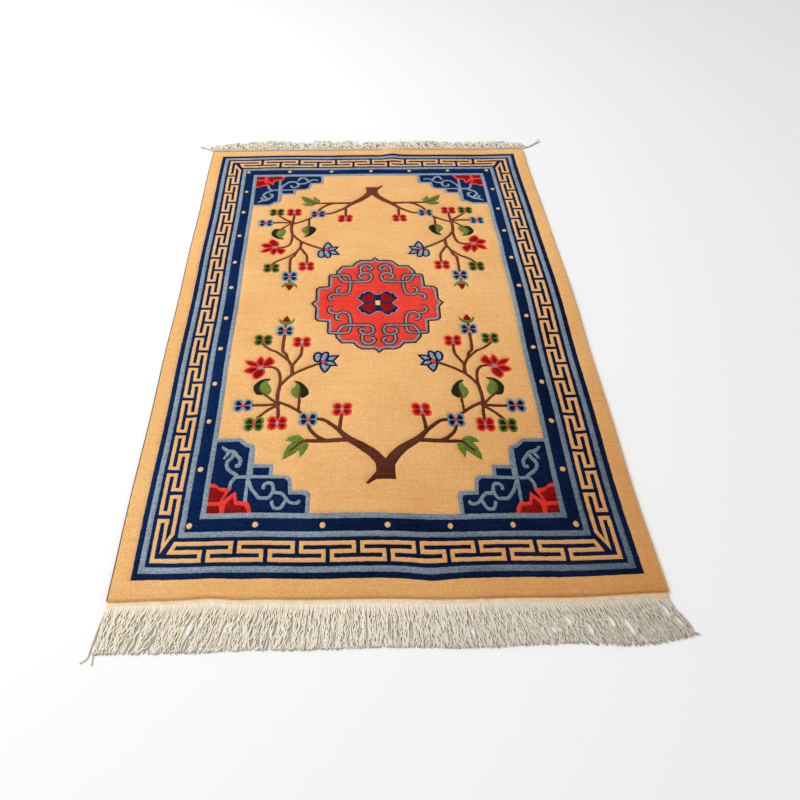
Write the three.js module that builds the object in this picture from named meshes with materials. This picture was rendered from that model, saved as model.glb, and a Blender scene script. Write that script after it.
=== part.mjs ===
import * as THREE from 'three';

// A hand-knotted Tibetan rug lying flat on a floor, with a short flat-woven ledge at each end
// and a fringe of cords past each ledge. Millimetres, +Z up. X runs across the rug and Y along
// it. The near end, whose fringe lies combed out, is at -Y.

// Woven body
const HALF_WIDTH = 608;
const PILE_HALF_LENGTH = 889;
const LEDGE_HALF_LENGTH = 900.5;
const PILE_THICKNESS = 11;
const SHOULDER_HEIGHT = 8.5;
const SHOULDER_RUN = 4;
const PILE_FOOT_RUN = 0.6;
const LEDGE_THICKNESS = 3;

// The woven outline's centre, measured from the middle of the whole rug with its fringes
const OUTLINE_X = -10.5;
const OUTLINE_Y = 26.9;

// Lengthwise ridge left at the far end by folding
const RIDGE_X = 95;
const RIDGE_HALF_WIDTH = 30;
const RIDGE_SPAN = 80;
const RIDGE_HEIGHT = 8;
const RIDGE_START_Y = 735;
const RIDGE_FULL_Y = 893;
const RIDGE_FADE_Y = 900;
const RIDGE_END_Y = 955;
const RIDGE_CUT = 0.4;

// Cells of the body's surface, finer over the ridge than elsewhere
const COLUMNS = { left: 10, ridge: 12, right: 7 };
const ROWS = { plain: 24, ridge: 8 };
const RIDGE_ROWS_FROM = 720;

// Fringes
const FRINGE_GAP = 0.3;
const HEADING_WIDTH = 6;
const ROOT_FILL = 0.86;
const TIP_FILL = 0.74;
const TIP_SWAY = 1.6;
const RAGGEDNESS = 3;
const KNEE = 0.5;
const KNEE_LEAN = 0.4;

// Steps in radians from one tooth to the next, which make its wander look irregular
const WANDER_STEP = 2.399;
const WANDER_BEAT = 0.731;

const WOOL_COLOUR = 0xe8b478;
const COTTON_COLOUR = 0xe4d3a8;
const WOOL_ROUGHNESS = 0.95;
const COTTON_ROUGHNESS = 0.9;

// Ripple of all edges: its height, and its wavelengths over a full turn of 2 pi
const RIPPLE = 1;
const RIPPLE_ALONG = 73;
const RIPPLE_ACROSS = 47;

// How the weave strays from a true rectangle: a push at (x, y) that fades over (rx, ry)
const STRAYS = [
  { name: 'right side swells', x: 600, y: 150, rx: 450, ry: 300, dx: 6.5, dy: 0 },
  { name: 'right side draws in', x: 600, y: -620, rx: 450, ry: 260, dx: -4.5, dy: 0 },
  { name: 'near left corner sags', x: -600, y: -890, rx: 70, ry: 60, dx: 0, dy: -5 },
  { name: 'near right corner lifts', x: 600, y: -890, rx: 140, ry: 60, dx: 0, dy: 6 },
  { name: 'far left bows out', x: -330, y: 860, rx: 150, ry: 120, dx: 0, dy: 4 },
  { name: 'far right bows in', x: 370, y: 860, rx: 150, ry: 120, dx: 0, dy: -3 },
];

// Lean of the near cords from straight out, in degrees, and their length, across the end
const NEAR_CORDS = [
  { x: -608, lean: -2, length: 100 },
  { x: -540, lean: -18, length: 103 },
  { x: -380, lean: -20, length: 106 },
  { x: -250, lean: -10, length: 99 },
  { x: -100, lean: -2, length: 96 },
  { x: 50, lean: 3, length: 93 },
  { x: 200, lean: 14, length: 98 },
  { x: 350, lean: 20, length: 93 },
  { x: 500, lean: 23, length: 102 },
  { x: 608, lean: 24, length: 84 },
];

// The same for the far cords, which lie curled up and so reach less far
const FAR_CORDS = [
  { x: -608, lean: -30, length: 26 },
  { x: -568, lean: -14, length: 38 },
  { x: -509, lean: -6, length: 50 },
  { x: -430, lean: 2, length: 62 },
  { x: -349, lean: 6, length: 56 },
  { x: -269, lean: -3, length: 51 },
  { x: -209, lean: -5, length: 60 },
  { x: -108, lean: 4, length: 58 },
  { x: 20, lean: -4, length: 46 },
  { x: 112, lean: 2, length: 52 },
  { x: 212, lean: 6, length: 50 },
  { x: 332, lean: -3, length: 44 },
  { x: 452, lean: 5, length: 45 },
  { x: 531, lean: 12, length: 39 },
  { x: 608, lean: 30, length: 26 },
];

// Loose selvedge cords at the corners: their middle lines from the heading outwards
const NEAR_LEFT_CORDS = [
  { width: 3, line: [[-606, -906.8], [-612, -942], [-618, -993], [-620, -1010], [-633, -1020]] },
  { width: 3, line: [[-601.5, -906.8], [-607, -953], [-610, -989], [-609, -1006], [-607, -1024]] },
];
const FAR_LEFT_CORD = { width: 6, line: [[-603, 906.8], [-630, 918], [-647, 929], [-666, 936]] };
const FAR_RIGHT_CORD = {
  width: 6,
  line: [[603, 906.8], [622, 911], [638, 917], [659, 935], [684, 958]],
};

const NEAR_COMB = {
  teeth: 64,
  from: -594,
  to: 607,
  thickness: 4,
  bunches: NEAR_CORDS,
  left: NEAR_LEFT_CORDS,
  right: [],
  end: -1,
  seed: 1,
};
const FAR_COMB = {
  teeth: 58,
  from: -598,
  to: 598,
  thickness: 6,
  bunches: FAR_CORDS,
  left: [FAR_LEFT_CORD],
  right: [FAR_RIGHT_CORD],
  end: 1,
  seed: 4,
};

const fade = (distance, reach) => Math.exp(-((distance / reach) ** 2));
const spaced = (start, end, count) =>
  Array.from({ length: count }, (_, i) => start + ((end - start) * i) / count);

// Between -1 and 1, and the same each time, for the i-th tooth
const wander = (i, seed) =>
  Math.sin(i * WANDER_STEP + seed) * Math.cos(i * WANDER_BEAT + 2 * seed);

// Where the hand-knotted weave puts a point of the true rectangle
function strayed([x, y]) {
  const moved = new THREE.Vector2(
    x + RIPPLE * Math.sin(y / RIPPLE_ALONG + 1),
    y + RIPPLE * Math.sin(x / RIPPLE_ACROSS + 2),
  );
  for (const stray of STRAYS) {
    const share = fade(x - stray.x, stray.rx) * fade(y - stray.y, stray.ry);
    moved.x += stray.dx * share;
    moved.y += stray.dy * share;
  }
  return moved;
}

// How far the fabric is lifted off the floor
function ridge(x, y) {
  const rise = THREE.MathUtils.smoothstep(y, RIDGE_START_Y, RIDGE_FULL_Y);
  const drop = 1 - THREE.MathUtils.smoothstep(y, RIDGE_FADE_Y, RIDGE_END_Y);
  const crest = RIDGE_HEIGHT * fade(x - RIDGE_X, RIDGE_HALF_WIDTH);
  return Math.max(0, crest * rise * drop - RIDGE_CUT);
}

// A table's column at x, on a straight line between the two rows beside it
function across(table, x, column) {
  const after = Math.max(1, table.findIndex((row) => row.x >= x));
  const [a, b] = [table[after - 1], table[after]];
  return THREE.MathUtils.mapLinear(x, a.x, b.x, a[column], b[column]);
}

// Stations across the rug, which crowd at the rounded pile edges and over the ridge
function acrossStations() {
  const inner = HALF_WIDTH - SHOULDER_RUN;
  const [ridgeLeft, ridgeRight] = [RIDGE_X - RIDGE_SPAN, RIDGE_X + RIDGE_SPAN];
  const left = [-HALF_WIDTH, ...spaced(-inner, ridgeLeft, COLUMNS.left)];
  const middle = spaced(ridgeLeft, ridgeRight, COLUMNS.ridge);
  const right = [...spaced(ridgeRight, inner, COLUMNS.right), inner, HALF_WIDTH];
  return [...left, ...middle, ...right];
}

// Stations along the rug, with one pair at each end where the pile rises from its ledge
function alongStations() {
  const crest = PILE_HALF_LENGTH - PILE_FOOT_RUN;
  const plateau = crest - SHOULDER_RUN;
  const near = [-LEDGE_HALF_LENGTH, -PILE_HALF_LENGTH, -crest];
  const plain = spaced(-plateau, RIDGE_ROWS_FROM, ROWS.plain);
  const ridged = spaced(RIDGE_ROWS_FROM, plateau, ROWS.ridge);
  return [...near, ...plain, ...ridged, plateau, crest, PILE_HALF_LENGTH, LEDGE_HALF_LENGTH];
}

function topHeight(x, y) {
  if (Math.abs(y) > PILE_HALF_LENGTH - PILE_FOOT_RUN / 2) {
    return LEDGE_THICKNESS;
  }
  const fromSide = HALF_WIDTH - Math.abs(x);
  const fromEnd = PILE_HALF_LENGTH - PILE_FOOT_RUN - Math.abs(y);
  const inward = Math.min(fromSide, fromEnd, SHOULDER_RUN) / SHOULDER_RUN;
  return THREE.MathUtils.lerp(SHOULDER_HEIGHT, PILE_THICKNESS, inward);
}

// The body: a thin slab, its stations moved to the rug's outline and heights
function bodyGeometry() {
  const stationsX = acrossStations();
  const stationsY = alongStations();
  const columns = stationsX.length - 1;
  const rows = stationsY.length - 1;
  const slab = new THREE.BoxGeometry(columns, rows, 1, columns, rows, 1);
  const position = slab.getAttribute('position');
  for (let i = 0; i < position.count; i += 1) {
    const x = stationsX[Math.round(position.getX(i) + columns / 2)];
    const y = stationsY[Math.round(position.getY(i) + rows / 2)];
    const isTop = position.getZ(i) > 0;
    const place = strayed([x, y]);
    const base = ridge(place.x, place.y);
    position.setXYZ(i, place.x, place.y, base + (isTop ? topHeight(x, y) : 0));
  }
  return slab;
}

// One tooth of a comb: a bunch of cords that lie together
function toothAt(i, comb) {
  const pitch = (comb.to - comb.from) / comb.teeth;
  const root = comb.from + pitch * (i + 0.5);
  const lean = THREE.MathUtils.degToRad(across(comb.bunches, root, 'lean'));
  const length = across(comb.bunches, root, 'length') + RAGGEDNESS * wander(i, comb.seed);
  const reach = Math.sin(lean) * length + TIP_SWAY * wander(i, comb.seed + 1);
  return { root, pitch, reach, out: comb.end * Math.cos(lean) * length };
}

function nearestTip(tips, i) {
  const beside = [i - 1, i + 1].filter((j) => j in tips);
  return Math.min(...beside.map((j) => Math.abs(tips[j] - tips[i])));
}

// Every tooth has its root, its knee, where the cords bend, and its tip
function teethOutline(comb, rootY) {
  const teeth = Array.from({ length: comb.teeth }, (_, i) => toothAt(i, comb));
  const tips = teeth.map((tooth) => tooth.root + tooth.reach);
  return teeth.flatMap((tooth, i) => {
    const rootHalf = (tooth.pitch * ROOT_FILL) / 2;
    const tipHalf = (Math.min(nearestTip(tips, i), tooth.pitch) * TIP_FILL) / 2;
    const kneeHalf = (rootHalf + tipHalf) / 2;
    const kneeX = tooth.root + tooth.reach * KNEE_LEAN;
    const kneeY = rootY + tooth.out * KNEE;
    const tipY = rootY + tooth.out;
    return [
      [tooth.root - rootHalf, rootY],
      [kneeX - kneeHalf, kneeY],
      [tips[i] - tipHalf, tipY],
      [tips[i] + tipHalf, tipY],
      [kneeX + kneeHalf, kneeY],
      [tooth.root + rootHalf, rootY],
    ];
  });
}

// A loose cord's outline: its middle line widened to both sides, squarely at the heading
function cordOutline({ width, line }, end) {
  const left = [];
  const right = [];
  line.forEach(([x, y], i) => {
    const [fromX, fromY] = i ? line[i - 1] : [x, y - end];
    const [toX, toY] = i ? (line[i + 1] ?? [x, y]) : [x, y];
    const scale = (end * width) / 2 / Math.hypot(toX - fromX, toY - fromY);
    const offX = (fromY - toY) * scale;
    const offY = (toX - fromX) * scale;
    left.push([x + offX, y + offY]);
    right.unshift([x - offX, y - offY]);
  });
  return [...left, ...right];
}

// A whole fringe: one comb along the ledge, raised to its thickness and laid over the ridge
function fringeGeometry(comb) {
  const headingY = comb.end * (LEDGE_HALF_LENGTH + FRINGE_GAP);
  const rootY = headingY + comb.end * HEADING_WIDTH;
  const heading = acrossStations().map((x) => [x, headingY]).reverse();
  const outline = [
    [-HALF_WIDTH, rootY],
    ...comb.left.flatMap((cord) => cordOutline(cord, comb.end)),
    ...teethOutline(comb, rootY),
    ...comb.right.flatMap((cord) => cordOutline(cord, comb.end)),
    [HALF_WIDTH, rootY],
    ...heading,
  ];
  const shape = new THREE.Shape(outline.map(strayed));
  const slab = new THREE.ExtrudeGeometry(shape, { depth: comb.thickness, bevelEnabled: false });
  const position = slab.getAttribute('position');
  for (let i = 0; i < position.count; i += 1) {
    position.setZ(i, position.getZ(i) + ridge(position.getX(i), position.getY(i)));
  }
  return slab;
}

function clothMaterial(color, roughness) {
  return new THREE.MeshStandardMaterial({ color, roughness, metalness: 0 });
}

function named(name, geometry, material) {
  geometry.computeVertexNormals();
  const mesh = new THREE.Mesh(geometry, material);
  mesh.name = name;
  return mesh;
}

const rug = new THREE.Group();
rug.position.set(OUTLINE_X, OUTLINE_Y, 0);
rug.add(
  named('rug_body', bodyGeometry(), clothMaterial(WOOL_COLOUR, WOOL_ROUGHNESS)),
  named('fringe_near', fringeGeometry(NEAR_COMB), clothMaterial(COTTON_COLOUR, COTTON_ROUGHNESS)),
  named('fringe_far', fringeGeometry(FAR_COMB), clothMaterial(COTTON_COLOUR, COTTON_ROUGHNESS)),
);

export default rug;
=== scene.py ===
"""Looks of a hand-knotted Tibetan wool rug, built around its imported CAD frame.

The weaver's chart, the fringes and all other sizes are in millimetres. They become metres when a
mesh is made. The chart is drawn for one quarter of the rug and turned into the other three, and
then laid where the hand-knotted weave puts it.
"""

import logging
import math
import random
from collections.abc import Sequence
from dataclasses import dataclass
from enum import Enum

import bmesh
import bpy
import numpy as np
from mathutils import Matrix, Vector, noise
from mathutils.geometry import delaunay_2d_cdt
from mathutils.kdtree import KDTree


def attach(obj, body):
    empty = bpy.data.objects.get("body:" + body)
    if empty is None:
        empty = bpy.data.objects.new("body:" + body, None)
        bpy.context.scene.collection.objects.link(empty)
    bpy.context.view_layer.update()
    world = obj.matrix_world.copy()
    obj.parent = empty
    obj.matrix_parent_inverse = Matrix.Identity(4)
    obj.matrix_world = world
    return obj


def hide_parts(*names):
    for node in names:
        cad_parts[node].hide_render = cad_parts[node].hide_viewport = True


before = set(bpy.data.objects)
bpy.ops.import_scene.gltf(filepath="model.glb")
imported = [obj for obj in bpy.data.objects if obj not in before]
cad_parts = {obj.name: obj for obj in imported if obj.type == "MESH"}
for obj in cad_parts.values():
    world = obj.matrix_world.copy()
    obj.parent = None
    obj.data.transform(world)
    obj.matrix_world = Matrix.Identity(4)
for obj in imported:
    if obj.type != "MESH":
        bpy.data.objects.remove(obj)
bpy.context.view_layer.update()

BODY = "root"
MM = 0.001

Point = tuple[float, float]
Line = list[Point]
Colour = tuple[float, float, float, float]
Triple = tuple[float, float, float]
Outlines = Sequence[tuple[int, np.ndarray]]
Socket = bpy.types.NodeSocket
Inputs = dict[str | int, object]

NAVY_HALF_WIDTH = 564
NAVY_HALF_LENGTH = 846

log = logging.getLogger("rug")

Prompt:
Reproduce, please, the lines of the material from its first line down to the line containing "out, is at -Y.", keeping both ends and nothing beyond them.

Result below:
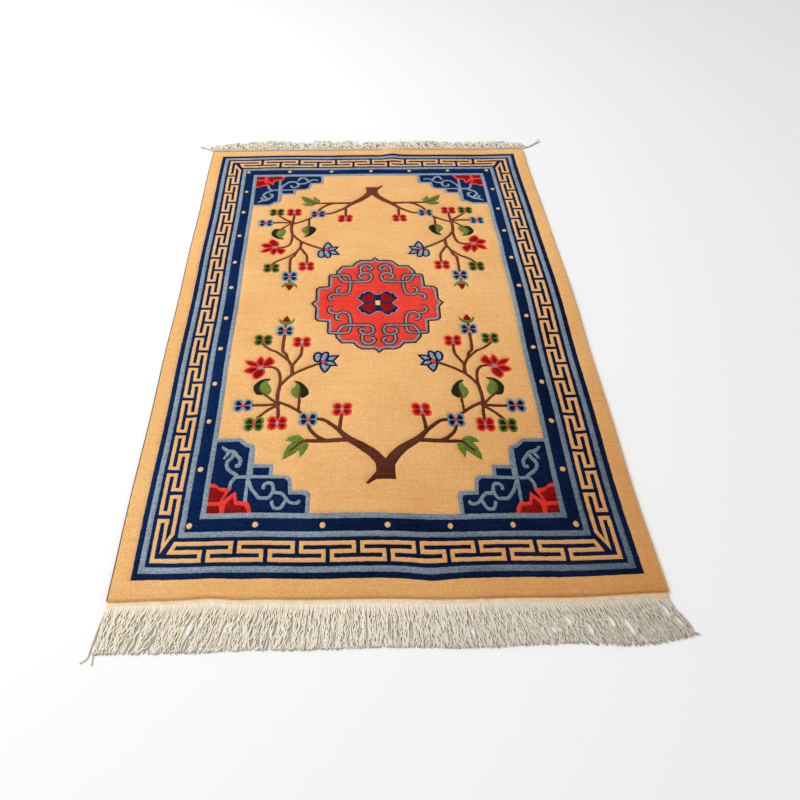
Write the three.js module that builds the object in this picture from named meshes with materials. This picture was rendered from that model, saved as model.glb, and a Blender scene script. Write that script after it.
=== part.mjs ===
import * as THREE from 'three';

// A hand-knotted Tibetan rug lying flat on a floor, with a short flat-woven ledge at each end
// and a fringe of cords past each ledge. Millimetres, +Z up. X runs across the rug and Y along
// it. The near end, whose fringe lies combed out, is at -Y.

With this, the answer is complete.